AIM => Please write out the material below exactly as given.

··· SOURCE EXCERPT

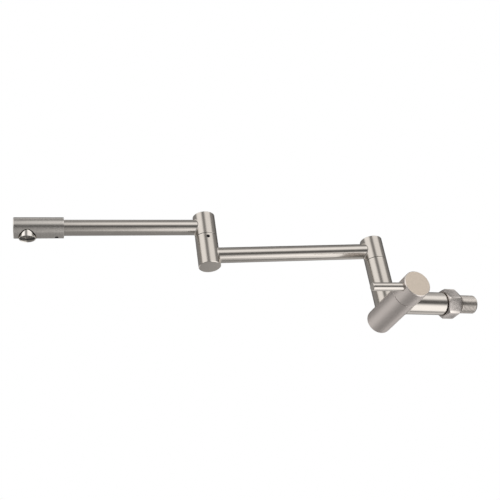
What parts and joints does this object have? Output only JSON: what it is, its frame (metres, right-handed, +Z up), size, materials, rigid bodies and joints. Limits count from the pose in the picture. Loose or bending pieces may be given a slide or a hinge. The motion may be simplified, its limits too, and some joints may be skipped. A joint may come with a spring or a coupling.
{
  "type": "wall mounted pot filler",
  "caption": "Wall mounted pot filler: side lever valve, upright column and a folding arm with an elbow swivel, ending in a sleeve with a round outlet.",
  "frame": {"origin": "on the inlet axis, at the root of the male G1/2 wall thread", "axes": "+X along the inlet axis into the wall, +Z up the column, -Y towards the knob along the valve"},
  "size_m": [0.5119, 0.1328, 0.149],
  "materials": {
    "brushed_nickel": "brushed nickel over brass",
    "chrome": "polished chrome",
    "brass": "turned brass",
    "rubber": "black rubber",
    "nylon": "dark nylon",
    "ceramic": "lapped white ceramic",
    "dark_steel": "blackened steel",
    "aerator_plastic": "grey moulded plastic"
  },
  "bodies": {
    "base": {"inlet_nipple": "brushed_nickel", "union_washer": "rubber", "union_nut": "brushed_nickel", "inlet_tube": "brushed_nickel", "valve_body": "brushed_nickel", "cartridge_body": "brass", "cartridge_seat_seal": "rubber", "fixed_ceramic_disc": "ceramic", "column_tube": "brushed_nickel", "column_set_screw": "dark_steel"},
    "handle": {"knob": "brushed_nickel", "lever_rod": "brushed_nickel", "cartridge_spindle": "brass", "spindle_o_rings": "rubber", "turning_ceramic_disc": "ceramic"},
    "inner_arm": {"column_head": "brushed_nickel", "column_o_rings": "rubber", "column_washer": "nylon", "inner_arm_tube": "brushed_nickel", "elbow_socket": "brushed_nickel", "elbow_set_screw": "dark_steel"},
    "outer_arm": {"elbow_head": "brushed_nickel", "elbow_o_rings": "rubber", "elbow_washer": "nylon", "outer_arm_tube": "brushed_nickel", "spout_sleeve": "brushed_nickel", "spout_set_screw": "dark_steel", "spout_o_ring": "rubber", "outlet_nozzle": "chrome", "aerator_washer": "rubber", "aerator_cage": "aerator_plastic", "aerator_grid": "chrome"}
  },
  "joints": [
    {"name": "handle_turn", "type": "hinge", "parent": "base", "child": "handle", "pos_m": [-0.08, 0.025, 0], "axis": [0, 1, 0], "range_deg": [0, 90]},
    {"name": "column_swivel", "type": "hinge", "parent": "base", "child": "inner_arm", "pos_m": [-0.08, 0.025, 0.0673], "axis": [0, 0, 1], "range_deg": [-97.1, 112.9]},
    {"name": "elbow_swivel", "type": "hinge", "parent": "inner_arm", "child": "outer_arm", "pos_m": [-0.2786, 0.05256, 0.10515], "axis": [0, 0, 1], "continuous": true}
  ]
}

······

FULL RESPONSE =>
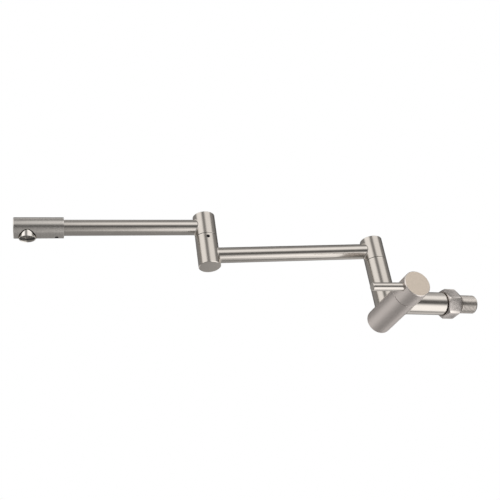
What parts and joints does this object have? Output only JSON: what it is, its frame (metres, right-handed, +Z up), size, materials, rigid bodies and joints. Limits count from the pose in the picture. Loose or bending pieces may be given a slide or a hinge. The motion may be simplified, its limits too, and some joints may be skipped. A joint may come with a spring or a coupling.
{
  "type": "wall mounted pot filler",
  "caption": "Wall mounted pot filler: side lever valve, upright column and a folding arm with an elbow swivel, ending in a sleeve with a round outlet.",
  "frame": {"origin": "on the inlet axis, at the root of the male G1/2 wall thread", "axes": "+X along the inlet axis into the wall, +Z up the column, -Y towards the knob along the valve"},
  "size_m": [0.5119, 0.1328, 0.149],
  "materials": {
    "brushed_nickel": "brushed nickel over brass",
    "chrome": "polished chrome",
    "brass": "turned brass",
    "rubber": "black rubber",
    "nylon": "dark nylon",
    "ceramic": "lapped white ceramic",
    "dark_steel": "blackened steel",
    "aerator_plastic": "grey moulded plastic"
  },
  "bodies": {
    "base": {"inlet_nipple": "brushed_nickel", "union_washer": "rubber", "union_nut": "brushed_nickel", "inlet_tube": "brushed_nickel", "valve_body": "brushed_nickel", "cartridge_body": "brass", "cartridge_seat_seal": "rubber", "fixed_ceramic_disc": "ceramic", "column_tube": "brushed_nickel", "column_set_screw": "dark_steel"},
    "handle": {"knob": "brushed_nickel", "lever_rod": "brushed_nickel", "cartridge_spindle": "brass", "spindle_o_rings": "rubber", "turning_ceramic_disc": "ceramic"},
    "inner_arm": {"column_head": "brushed_nickel", "column_o_rings": "rubber", "column_washer": "nylon", "inner_arm_tube": "brushed_nickel", "elbow_socket": "brushed_nickel", "elbow_set_screw": "dark_steel"},
    "outer_arm": {"elbow_head": "brushed_nickel", "elbow_o_rings": "rubber", "elbow_washer": "nylon", "outer_arm_tube": "brushed_nickel", "spout_sleeve": "brushed_nickel", "spout_set_screw": "dark_steel", "spout_o_ring": "rubber", "outlet_nozzle": "chrome", "aerator_washer": "rubber", "aerator_cage": "aerator_plastic", "aerator_grid": "chrome"}
  },
  "joints": [
    {"name": "handle_turn", "type": "hinge", "parent": "base", "child": "handle", "pos_m": [-0.08, 0.025, 0], "axis": [0, 1, 0], "range_deg": [0, 90]},
    {"name": "column_swivel", "type": "hinge", "parent": "base", "child": "inner_arm", "pos_m": [-0.08, 0.025, 0.0673], "axis": [0, 0, 1], "range_deg": [-97.1, 112.9]},
    {"name": "elbow_swivel", "type": "hinge", "parent": "inner_arm", "child": "outer_arm", "pos_m": [-0.2786, 0.05256, 0.10515], "axis": [0, 0, 1], "continuous": true}
  ]
}